The fact that these organizations could have gotten this far, that they drafted a proposal together and are now connected, money-in-hand, to pursue the project without having it figured out speaks to the accelerated, high-stakes nature of NAMII.
"NAMII has had a series of aggressive timetables," McGuffin-Cawley says. The whole process was unusually compressed, he notes, announcing the call for proposals just four months after its launch and handing out the awards just three months after that. It was so compressed, he says, that there was simply no way to work out the details ahead of time.
"It was a lot of things being done in parallel," he explains. "We've just had to trust each other and focus on getting things up and running while still figuring them out."

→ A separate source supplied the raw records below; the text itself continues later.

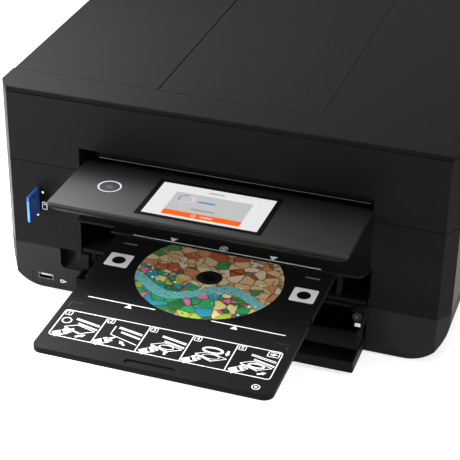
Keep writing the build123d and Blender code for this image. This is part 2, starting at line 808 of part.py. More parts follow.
# The lid's hinge stubs turn in two pairs of blocks in the rear rim.
lid_pin = 2.0
lid_lug = 3.5
lid_pocket_y = (lid_hinge_y - lid_lug - 1.5, lid_hinge_y + lid_lug + 1.0)
lid_pocket_z = (lid_hinge_z - lid_lug - 1.5, band_top + 1)
lid_lug_half = 12.0
stub = 4.0
for x in (-lid_hinge_x, lid_hinge_x):
    scanner -= block((x - lid_lug_half - 0.5, x + lid_lug_half + 0.5), lid_pocket_y, lid_pocket_z)
    stub_x = (x - lid_lug_half - stub - 0.5, x + lid_lug_half + stub + 0.5)
    scanner -= rod_x(stub_x, lid_hinge_y, lid_hinge_z, lid_pin + running_play)

# The unit is put together from an upper tray with the brow under it, a lower
# shell and the two cheeks beside the recess.
lower_zone = block((-half_width - 1, half_width + 1), (-1, case_depth + 1), (deck_level - 1, recess_top))
cheek_zone = block((-half_width - 1, half_width + 1), (-1, recess_depth), (deck_level - 1, recess_top))
scanner_lower = scanner & lower_zone
cheeks = (scanner_lower & cheek_zone).solids()
save("scanner_case", scanner - lower_zone, brow, scanner_lower - cheek_zone, *cheeks)

panes = []
pane_gap = 0.2
for x in ((glass_left, glass_right), strip):
    panes.append(
        block(
            (x[0] + pane_gap, x[1] - pane_gap),
            (glass_front + pane_gap, glass_back - pane_gap),
            (well_floor - glass_thick, well_floor),
        )
    )
save("scan_glass", *panes)

scan_mid_y = (glass_front + glass_back) / 2
rod_ends = (-half_width + wall + 2, half_width - wall - 2)
save("scan_rod", rod_x(rod_ends, scan_mid_y, scan_rod_z, scan_rod_radius))

bar_x = (strip_left - 0.5, strip_left - 0.5 + scan_bar_width)
bar_high = bed_low - 0.6
bar_y = (glass_front + glass_ledge + 1, glass_back - glass_ledge - 1)
scan_bar = block(bar_x, bar_y, (bar_high - scan_bar_height, bar_high))
scan_bar = fillet(scan_bar.edges().filter_by(Axis.Y), 1.0)
window = block(
    (bar_x[0] + 3, bar_x[1] - 3), (bar_y[0] + 4, bar_y[1] - 4), (bar_high - 1, bar_high + 1)
)
scan_bar -= window
shoe_half = 9.0
shoe_z = (scan_rod_z - scan_rod_radius + 0.3, bar_high - scan_bar_height)
scan_bar += block(bar_x, (scan_mid_y - shoe_half, scan_mid_y + shoe_half), shoe_z)
scan_bar -= rod_x((bar_x[0] - 1, bar_x[1] + 1), scan_mid_y, scan_rod_z, scan_rod_radius + running_play)
save("scan_carriage", scan_bar)

# ---- Document cover --------------------------------------------------------
lid_slab = case_slab((lid_low, lid_top)) & block(
    (-half_width, half_width), (0, lid_back), (lid_low, lid_top)
)
lid_slab = chamfer(lid_slab.faces().sort_by(Axis.Z)[-1].edges().filter_by(Axis.X).sort_by(Axis.Y)[0], 0.8)
flap_y = (lid_split_y, lid_flap_back)
lid_slab -= block((-half_width - 1, lid_split_right), flap_y, (lid_low - 1, lid_top + 1))
plug_x = (well_left + plug_gap_side, well_right - plug_gap_side)
plug_y = (well_front + plug_gap_front, well_back - plug_gap_side)
plug_low = well_floor + mat_gap + mat_thick
plug_wall = 2.0
lid_frame = lid_slab + block(plug_x, plug_y, (plug_low, lid_low))
pocket_right = lid_split_right
cavity_y = (lid_split_y + plug_wall, lid_flap_back - plug_wall)
lid_frame -= block((plug_x[0] + plug_wall, plug_x[1] - plug_wall), cavity_y, (plug_low + plug_wall, lid_low))
lid_frame -= block((plug_x[0] + plug_wall, pocket_right), cavity_y, (lid_low - 1, lid_low + 1))
support_pin_x = lid_split_left + 3.0
cover_pin_x = -half_width + 1.8
flap_mid = (lid_low + lid_top) / 2
pin_reach = 3.0
for x in (support_pin_x, cover_pin_x):
    pin_y = (lid_split_y - pin_reach, lid_flap_back + pin_reach)
    lid_frame -= rod_y(x, pin_y, flap_mid, flap_pin + running_play)
# The support's hinged edge dips into the frame as it opens.
dip = (support_pin_x - 3.6, support_pin_x + 0.6)
for y in ((lid_split_y, cavity_y[0]), (cavity_y[1], lid_flap_back)):
    lid_frame -= block(dip, y, (lid_low - 2.0, lid_low + 1))
for x in (-lid_hinge_x, lid_hinge_x):
    lug_x = (x - lid_lug_half, x + lid_lug_half)
    lid_frame += rod_x(lug_x, lid_hinge_y, lid_hinge_z, lid_lug)
    lid_frame += block(lug_x, (lid_hinge_y - lid_lug, lid_hinge_y + 2), (lid_hinge_z, lid_low + 0.5))
    stub_x = (x - lid_lug_half - stub, x + lid_lug_half + stub)
    lid_frame += rod_x(stub_x, lid_hinge_y, lid_hinge_z, lid_pin)
save("lid_frame", lid_frame)

mat_inset = 4.0
document_mat = block(
    (plug_x[0] + mat_inset, plug_x[1] - mat_inset),
    (plug_y[0] + mat_inset, plug_y[1] - mat_inset),
    (plug_low - mat_thick, plug_low),
)
save("document_mat", document_mat)


def flap(x, pin_x, rounded):
    """A thin panel in the lid with two hinge stubs at one edge."""
    ends = (flap_y[0] + flap_gap, flap_y[1] - flap_gap)
    panel = block(x, ends, (lid_low + flap_gap, lid_top))
    outer = panel.edges().filter_by(Axis.Y).sort_by(Axis.X)[:2]
    panel = fillet(outer, rounded)
    rib_z = (lid_low + flap_gap - 1.2, lid_low + flap_gap)
    for rib_y in (110.0, 170.0, 230.0):
        panel += block((max(x[0], plug_x[0]) + 8, x[1] - 8), (rib_y, rib_y + 2), rib_z)
    return panel + rod_y(pin_x, (flap_y[0] - pin_reach + 0.4, flap_y[1] + pin_reach - 0.4), flap_mid, flap_pin)


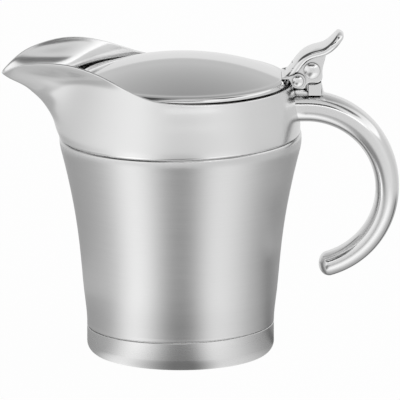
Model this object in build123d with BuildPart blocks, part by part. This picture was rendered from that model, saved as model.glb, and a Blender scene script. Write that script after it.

This has created a potentially perilous situation as projects get underway across the country. If NAMII and its members—especially those involved in the inaugural projects—fail to work this out, it would demonstrate that the collaboration and neutral exchange of ideas that form the basis of NAMII don't work. In other words, as a proof-of-concept model, if NAMII can't prove this crucial piece of the puzzle, then the concept is a bust.
Voice of Concern
Dave Burns, COO of NAMII-member ExOne—a Pittsburgh-based additive manufacturer—sees IP as a problem fundamental to the collaborative environment, which could derail the projects long before they have a chance to find any marketable solutions.

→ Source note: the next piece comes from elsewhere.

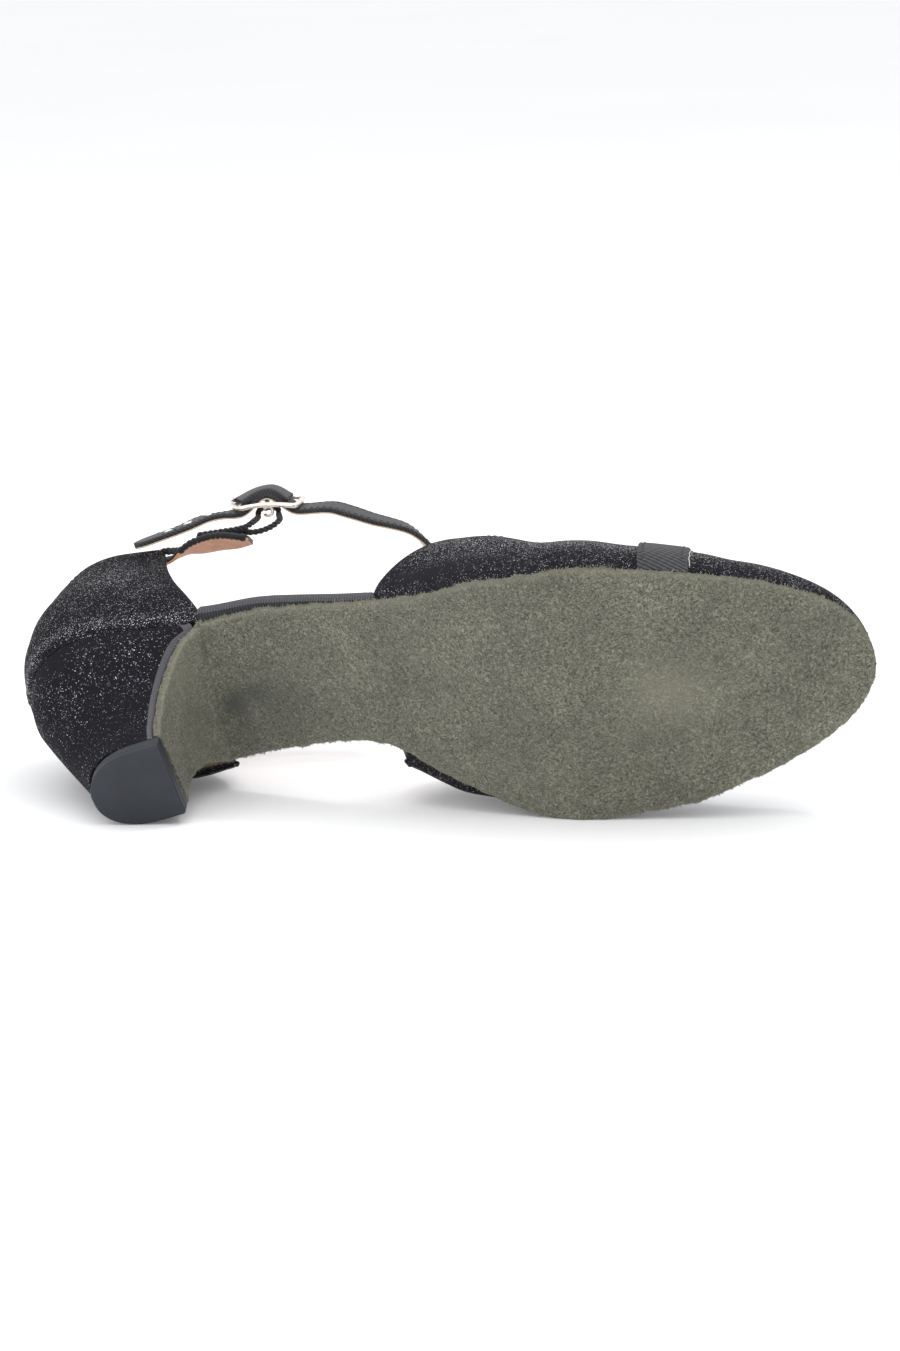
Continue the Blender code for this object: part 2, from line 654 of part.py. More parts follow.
def buckle_frame():
    """Frame on the strap's curve with two end bars, two side bars and a middle bar, in one piece."""
    bar = BUCKLE_BAR
    inner = STRAP_WIDTH / 2 + BUCKLE_SIDE_CLEARANCE
    outer = inner + bar
    half = BUCKLE_LENGTH / 2
    xs = sorted(set(spread(-half + bar, -bar / 2, 4)) | set(spread(bar / 2, half - bar, 4)) | {-half, half})
    ys = [-outer, -inner, inner, outer]
    bm = bmesh.new()
    made = {}

    def corner(i, j, top):
        if (i, j, top) not in made:
            made[i, j, top] = bm.verts.new(buckle_point(xs[i], ys[j], bar / 2 if top else -bar / 2))
        return made[i, j, top]

    def solid(i, j):
        if not (0 <= i < len(xs) - 1 and 0 <= j < 3):
            return False
        mid = (xs[i] + xs[i + 1]) / 2
        return j != 1 or abs(mid) > half - bar or abs(mid) < bar / 2

    for i in range(len(xs) - 1):
        for j in range(3):
            if not solid(i, j):
                continue
            bm.faces.new([corner(a, b, True) for a, b in ((i, j), (i + 1, j), (i + 1, j + 1), (i, j + 1))])
            bm.faces.new([corner(a, b, False) for a, b in ((i, j + 1), (i + 1, j + 1), (i + 1, j), (i, j))])
            for (di, dj), (a, b) in (((-1, 0), ((i, j), (i, j + 1))), ((1, 0), ((i + 1, j + 1), (i + 1, j))),
                                     ((0, -1), ((i + 1, j), (i, j))), ((0, 1), ((i, j + 1), (i + 1, j + 1)))):
                if not solid(i + di, j + dj):
                    bm.faces.new((corner(*a, True), corner(*b, True), corner(*b, False), corner(*a, False)))
    return add_object("buckle_frame", bm, "metal")


def tube(name, points, diameter, kind):
    """Round wire or cord along a path, with filled ends."""
    curve = bpy.data.curves.new(name, "CURVE")
    curve.dimensions = "3D"
    curve.bevel_depth = diameter / 2
    curve.bevel_resolution = 2
    curve.use_fill_caps = True
    spline = curve.splines.new("POLY")
    spline.points.add(len(points) - 1)
    for target, point in zip(spline.points, points):
        target.co = (*point, 1.0)
    curve.materials.append(material(kind))
    obj = bpy.data.objects.new(name, curve)
    bpy.context.scene.collection.objects.link(obj)
    return obj


def hook_centre():
    """Height of the hook's centre under the buckle's middle."""
    return -(BUCKLE_BAR + HOOK_WIRE) / 2 - GAP - HOOK_RADIUS


def buckle_hook():
    """Round wire hook under the buckle's middle bar, which holds the cord loop."""
    points = []
    for t in spread(0, 1, 20):
        angle = math.radians(-60 + 300 * t)
        x = -HOOK_RADIUS * math.sin(angle)
        z = hook_centre() + HOOK_RADIUS * math.cos(angle)
        y = (t - 0.5) * HOOK_WIRE * HOOK_SPREAD
        points.append(buckle_point(x, y, z))
    return tube("buckle_hook", points, HOOK_WIRE, "metal")


def tab():
    """Lined tab that runs forward from the counter's outer top edge."""
    table, places = rounded_path([strap_place(row) for row in TAB], [(row[3], row[4]) for row in TAB], 300)
    rings = []
    for stop in spread(0.0, places[-1], 26):
        point, _, outward, across = strap_frame(table, places, stop, -1)
        width = np.interp(stop, places, table[:, 4]) * TAB_WIDTH
        rings.append(ribbon_ring(point, across, outward, width, TAB_THICKNESS))
    return skin("tab", rings, "lining")


def cord_loop():
    """Twisted cord from the tab's end round the hook and back."""
    points = [strap_place(row) for row in CORD_UP]
    points += [buckle_point(a * HOOK_RADIUS, b * HOOK_RADIUS, hook_centre() + c * HOOK_RADIUS)
               for a, b, c in CORD_BIGHT]
    points += [strap_place(row) for row in CORD_DOWN]
    table, _ = rounded_path(points, [(0,)] * len(points), 60)
    return tube("cord_loop", [Vector(row[:3]) for row in table], CORD_DIAMETER, "cord")


def volume_centre(objects):
    """Centre of the volume of all pieces."""
    depsgraph = bpy.context.evaluated_depsgraph_get()
    total, moment, cloud = 0.0, Vector(), []
    for obj in objects:
        mesh = obj.evaluated_get(depsgraph).to_mesh()
        mesh.calc_loop_triangles()
        places = [v.co.copy() for v in mesh.vertices]
        cloud += places
        for tri in mesh.loop_triangles:
            a, b, c = (places[i] for i in tri.vertices)
            part = a.dot(b.cross(c)) / 6.0
            total += part
            moment += (a + b + c) / 4.0 * part
        obj.evaluated_get(depsgraph).to_mesh_clear()
    return moment / total, cloud


def resting_side(objects):
    """Outward normal of the hull's face, on the inner side of the foot, that carries the shoe."""
    centre, cloud = volume_centre(objects)
    bm = bmesh.new()
    for place in cloud:
        bm.verts.new(place)
    hull = bmesh.ops.convex_hull(bm, input=bm.verts)
    faces = [g for g in hull["geom"] if isinstance(g, bmesh.types.BMFace)]
    best = None
    for face in faces:
        face.normal_update()
        normal = face.normal.copy()
        corners = [loop.vert.co for loop in face.loops]
        if normal.dot(corners[0] - centre) < 0:
            normal.negate()
            corners.reverse()
        if normal.y < 0.7:
            continue
        margin = 1.0
        for a, b in zip(corners, corners[1:] + corners[:1]):
            inward = normal.cross(b - a).normalized()
            margin = min(margin, inward.dot(centre - a))
        if best is None or margin > best[0]:
            best = (margin, normal)
    bm.free()
    return best[1]


def lay_down(objects):
    """Turns the shoe on to its resting side, toe towards +X, and centres it on the ground."""
    down = resting_side(objects)
    toe = Vector((1, 0, 0))
    toe = (toe - down * toe.dot(down)).normalized()
    up = -down
    turn = Matrix((toe, up.cross(toe), up)).to_4x4()
    for obj in objects:
        data = obj.data
        data.transform(turn)
    bpy.context.view_layer.update()
    _, cloud = volume_centre(objects)
    low = Vector([min(p[k] for p in cloud) for k in range(3)])
    high = Vector([max(p[k] for p in cloud) for k in range(3)])
    shift = Vector((-(low.x + high.x) / 2, -(low.y + high.y) / 2, -low.z))
    for obj in objects:
        obj.data.transform(Matrix.Translation(shift))
    return Matrix.Translation(shift) @ turn


def build():
    """Makes every piece and lays the shoe down."""
    for obj in list(bpy.data.objects):
        bpy.data.objects.remove(obj, do_unlink=True)
    objects = [outsole(), insole(), vamp(), toe_band(), counter(), heel_block(), top_piece(),
               ankle_strap(), buckle_frame(), buckle_hook(), tab(), cord_loop()]
    bpy.context.view_layer.update()
    return lay_down(objects)


PLACE = build()
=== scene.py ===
"""Looks of a right ballroom dance shoe: suede sole, glitter upper, covered heel, strap and buckle.

Shapes are worked out in the standing shoe (toe +X, inner side of the foot +Y, up +Z, metres)
and laid down with PLACE. Tables hold shares of the named sizes.
"""
import math

import bmesh
import bpy
import numpy as np
from mathutils import Matrix, Vector


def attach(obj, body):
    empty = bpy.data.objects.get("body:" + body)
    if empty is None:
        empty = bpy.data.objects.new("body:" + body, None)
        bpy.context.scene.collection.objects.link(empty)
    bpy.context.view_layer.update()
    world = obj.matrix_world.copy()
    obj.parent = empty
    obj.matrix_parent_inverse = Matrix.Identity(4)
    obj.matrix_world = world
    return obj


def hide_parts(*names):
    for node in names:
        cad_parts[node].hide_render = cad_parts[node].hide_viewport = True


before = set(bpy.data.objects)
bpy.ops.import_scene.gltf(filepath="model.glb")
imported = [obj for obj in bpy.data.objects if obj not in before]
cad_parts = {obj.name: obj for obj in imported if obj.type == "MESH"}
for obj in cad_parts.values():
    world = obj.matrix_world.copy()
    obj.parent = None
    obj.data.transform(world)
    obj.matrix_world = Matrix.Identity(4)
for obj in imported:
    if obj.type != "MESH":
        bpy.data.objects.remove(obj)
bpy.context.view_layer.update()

PLACE = Matrix((
    (0.987479508, 0.151587337, -0.043653667, -0.116924599),
    (0.0, 0.276730776, 0.960947514, -0.050222844),
    (0.157747790, -0.948915839, 0.273265928, 0.008577655),
    (0.0, 0.0, 0.0, 1.0),
))

# Camera, fitted to the photograph
CAMERA_TURN = Matrix(((0.9940929, 0.0040646, 0.1084571), (0.1058039, 0.1864015, -0.97676),
                      (-0.0241867, 0.9824652, 0.1848704)))
CAMERA_AT = (0.148476, -1.272937, 0.26961)
LENS = 124.7375
LENS_SHIFT = (-0.013895, 0.009477)

# Sizes in metres, angles in radians
SHOE_LENGTH = 0.240
BALL_WIDTH = 0.074
HEEL_HEIGHT = 0.051
TOE_SPRING = 0.009
INSTEP_HEIGHT = 0.061
COUNTER_HEIGHT = 0.048
GAP = 0.0003
UPPER_WALL = 0.0016
SOLE_THICKNESS = 0.0020
INSOLE_THICKNESS = 0.0050
WAIST_PROUD = 0.0004
WAIST_PROUD_REAR = 0.0024
FEATHER_TUCK = 0.0018
FEATHER_RISE = 0.010
UPPER_SWELL = 0.0010
SWELL_RISE = 0.003
BARE_EASE = 0.0016
BARE_REAR = 0.0028
BARE_FRONT = 0.0036
INSOLE_EDGE = 0.0007
CUP_FRONT_EASE = 0.050
TOP_PIECE_THICKNESS = 0.0054
TOP_PIECE_LENGTH = 0.0231
TOP_PIECE_WIDTH = 0.0221
TOP_PIECE_FRONT = 0.0483
HEEL_SHIFT = 0.0031
HEEL_TURN = math.radians(-7.6)
BREAST_BEND = 0.0022
CORNER_EASE = 0.0012
BREAST_GAP = 0.0005
STRAP_WIDTH = 0.0094
STRAP_THICKNESS = 0.0017
BAND_WIDTH = 0.013
BAND_THICKNESS = 0.0007
BAND_PLACE = 0.1835
TAB_WIDTH = 0.0100
TAB_THICKNESS = 0.0014
BUCKLE_LENGTH = 0.0205
BUCKLE_BAR = 0.0015
BUCKLE_SIDE_CLEARANCE = 0.0006
HOOK_RADIUS = 0.00135
HOOK_WIRE = 0.0009
CORD_DIAMETER = 0.0018
CORD_PITCH = 0.0030
TOE_INWARD = 0.0044
LUG_START, LUG_END = -0.0068, 0.0082
LUG_MIDDLE = -0.0008
HOLES_FROM_TIP = 0.0105
HOLE_PITCH = 0.0062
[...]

"Eventually, in order to solve a problem, someone is going to have to bring to the fold something that they've got carefully protected and make it public domain," he warns. "I can't imagine having to look a shareholder in the eye and tell him that for the good of the country I brought into the public domain something we have spent millions of dollars developing."
Doing so, he says, would rely on a collaborative model that runs against the basic American business system—the "fierce, independent capitalism" that has traditionally kept R&D work as a private, guarded asset.
Bringing that to the table with other manufacturers and with universities is something that defies basic business sense in this country, he says. And failure to solve that issue—and solve it fast—could stop NAMII and the NMII in their tracks.
"In the end, the IP issue will be the most dominant and most pervasive question to be solved," he says. "It has not been figured out yet and that should be a concern for a lot of folks. We're certainly concerned about it."